» **Goal of the exercise**
Within the material below, find each line bearing the word "frame" and present it.

» **Provided data**
::::::::
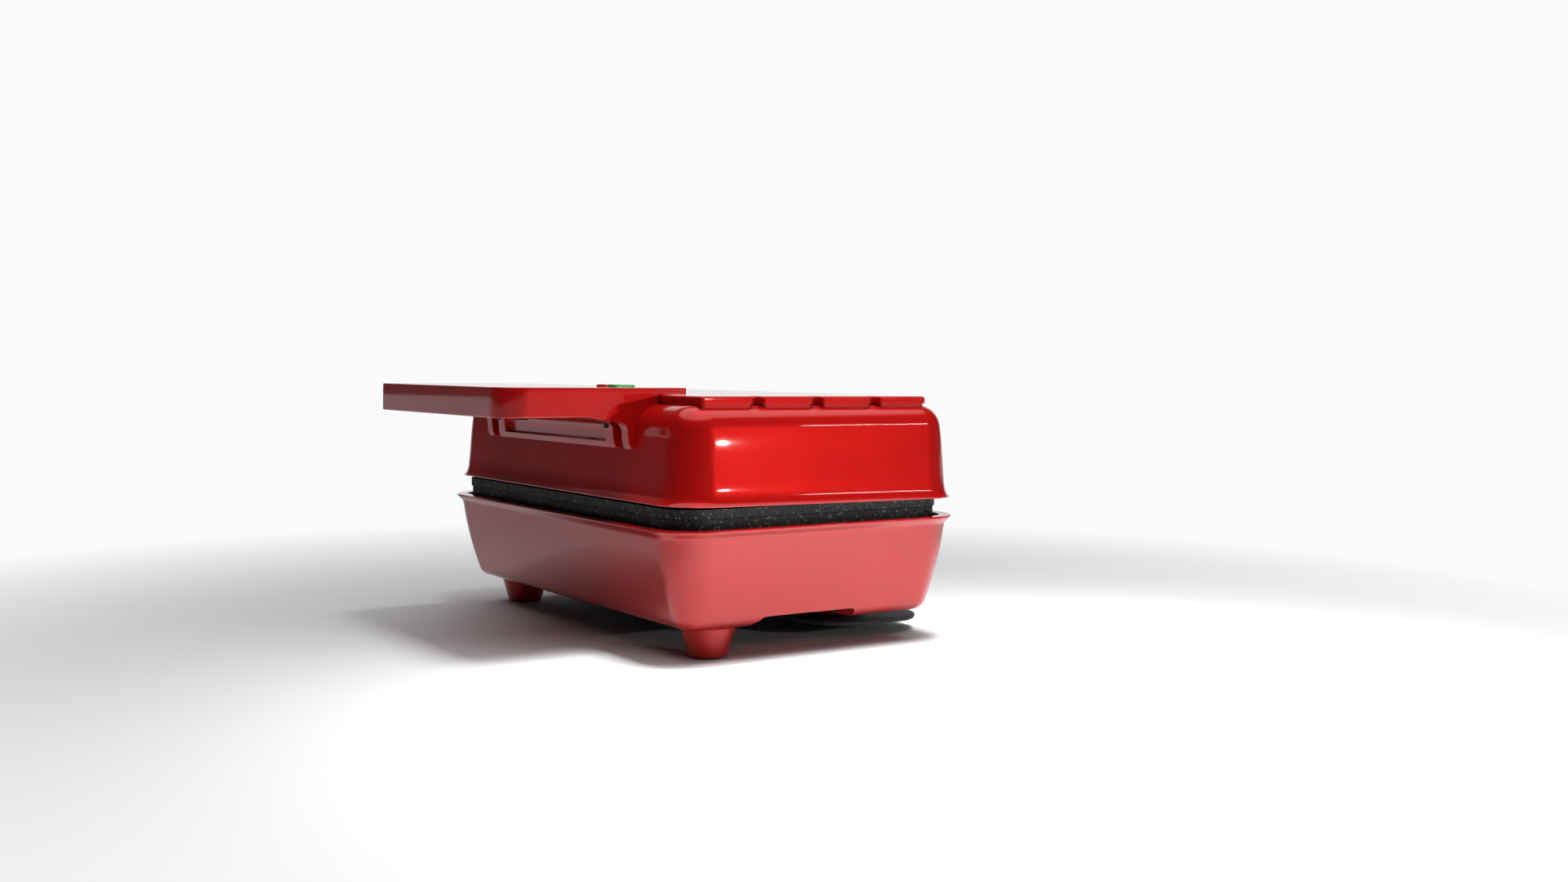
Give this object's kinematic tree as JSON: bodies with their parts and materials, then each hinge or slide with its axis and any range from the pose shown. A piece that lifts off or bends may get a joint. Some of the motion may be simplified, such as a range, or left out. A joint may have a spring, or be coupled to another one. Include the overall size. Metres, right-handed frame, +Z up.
::::::::
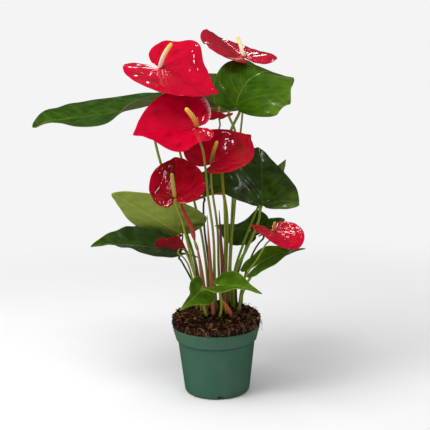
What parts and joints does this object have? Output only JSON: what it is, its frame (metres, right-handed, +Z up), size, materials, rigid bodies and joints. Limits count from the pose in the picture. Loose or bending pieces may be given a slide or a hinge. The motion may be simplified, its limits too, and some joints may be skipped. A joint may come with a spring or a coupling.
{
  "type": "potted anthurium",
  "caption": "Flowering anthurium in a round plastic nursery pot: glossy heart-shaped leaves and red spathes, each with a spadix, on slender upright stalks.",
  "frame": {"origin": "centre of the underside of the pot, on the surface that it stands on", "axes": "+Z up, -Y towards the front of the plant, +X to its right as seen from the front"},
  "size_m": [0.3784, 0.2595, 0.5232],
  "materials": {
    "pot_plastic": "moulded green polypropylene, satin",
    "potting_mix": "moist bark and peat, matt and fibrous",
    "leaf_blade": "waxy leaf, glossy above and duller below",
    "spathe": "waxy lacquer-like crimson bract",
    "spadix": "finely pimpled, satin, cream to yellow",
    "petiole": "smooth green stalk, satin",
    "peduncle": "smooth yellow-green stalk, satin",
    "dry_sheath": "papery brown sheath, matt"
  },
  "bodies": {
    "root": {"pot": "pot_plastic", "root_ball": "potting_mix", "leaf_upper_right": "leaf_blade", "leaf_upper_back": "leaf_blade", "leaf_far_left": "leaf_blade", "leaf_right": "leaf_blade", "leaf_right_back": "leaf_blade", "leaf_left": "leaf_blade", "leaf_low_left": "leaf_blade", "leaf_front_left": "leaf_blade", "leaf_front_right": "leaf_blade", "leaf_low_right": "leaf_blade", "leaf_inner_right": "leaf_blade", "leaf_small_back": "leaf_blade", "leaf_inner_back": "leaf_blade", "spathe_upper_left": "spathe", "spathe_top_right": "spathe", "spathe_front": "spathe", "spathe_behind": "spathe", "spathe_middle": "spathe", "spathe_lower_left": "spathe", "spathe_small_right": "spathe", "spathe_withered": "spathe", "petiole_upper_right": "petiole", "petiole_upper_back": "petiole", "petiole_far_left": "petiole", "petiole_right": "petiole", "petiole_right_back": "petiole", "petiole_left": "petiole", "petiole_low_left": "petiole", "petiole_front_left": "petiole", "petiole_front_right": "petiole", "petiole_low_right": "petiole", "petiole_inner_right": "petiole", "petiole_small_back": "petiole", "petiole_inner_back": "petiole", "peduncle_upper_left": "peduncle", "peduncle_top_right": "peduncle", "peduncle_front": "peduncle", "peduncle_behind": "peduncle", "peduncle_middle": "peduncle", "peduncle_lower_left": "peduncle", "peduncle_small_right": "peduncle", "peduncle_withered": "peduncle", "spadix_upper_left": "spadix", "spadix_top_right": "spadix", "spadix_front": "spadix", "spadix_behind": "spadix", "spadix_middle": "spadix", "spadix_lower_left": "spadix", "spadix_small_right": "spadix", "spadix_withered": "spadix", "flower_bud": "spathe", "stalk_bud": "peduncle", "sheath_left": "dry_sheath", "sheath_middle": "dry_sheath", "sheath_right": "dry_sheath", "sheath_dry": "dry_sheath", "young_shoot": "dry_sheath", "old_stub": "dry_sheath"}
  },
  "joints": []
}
::::::::
» **Correct output**
Give this object's kinematic tree as JSON: bodies with their parts and materials, then each hinge or slide with its axis and any range from the pose shown. A piece that lifts off or bends may get a joint. Some of the motion may be simplified, such as a range, or left out. A joint may have a spring, or be coupled to another one. Include the overall size. Metres, right-handed frame, +Z up.
What parts and joints does this object have? Output only JSON: what it is, its frame (metres, right-handed, +Z up), size, materials, rigid bodies and joints. Limits count from the pose in the picture. Loose or bending pieces may be given a slide or a hinge. The motion may be simplified, its limits too, and some joints may be skipped. A joint may come with a spring or a coupling.
  "frame": {"origin": "centre of the underside of the pot, on the surface that it stands on", "axes": "+Z up, -Y towards the front of the plant, +X to its right as seen from the front"},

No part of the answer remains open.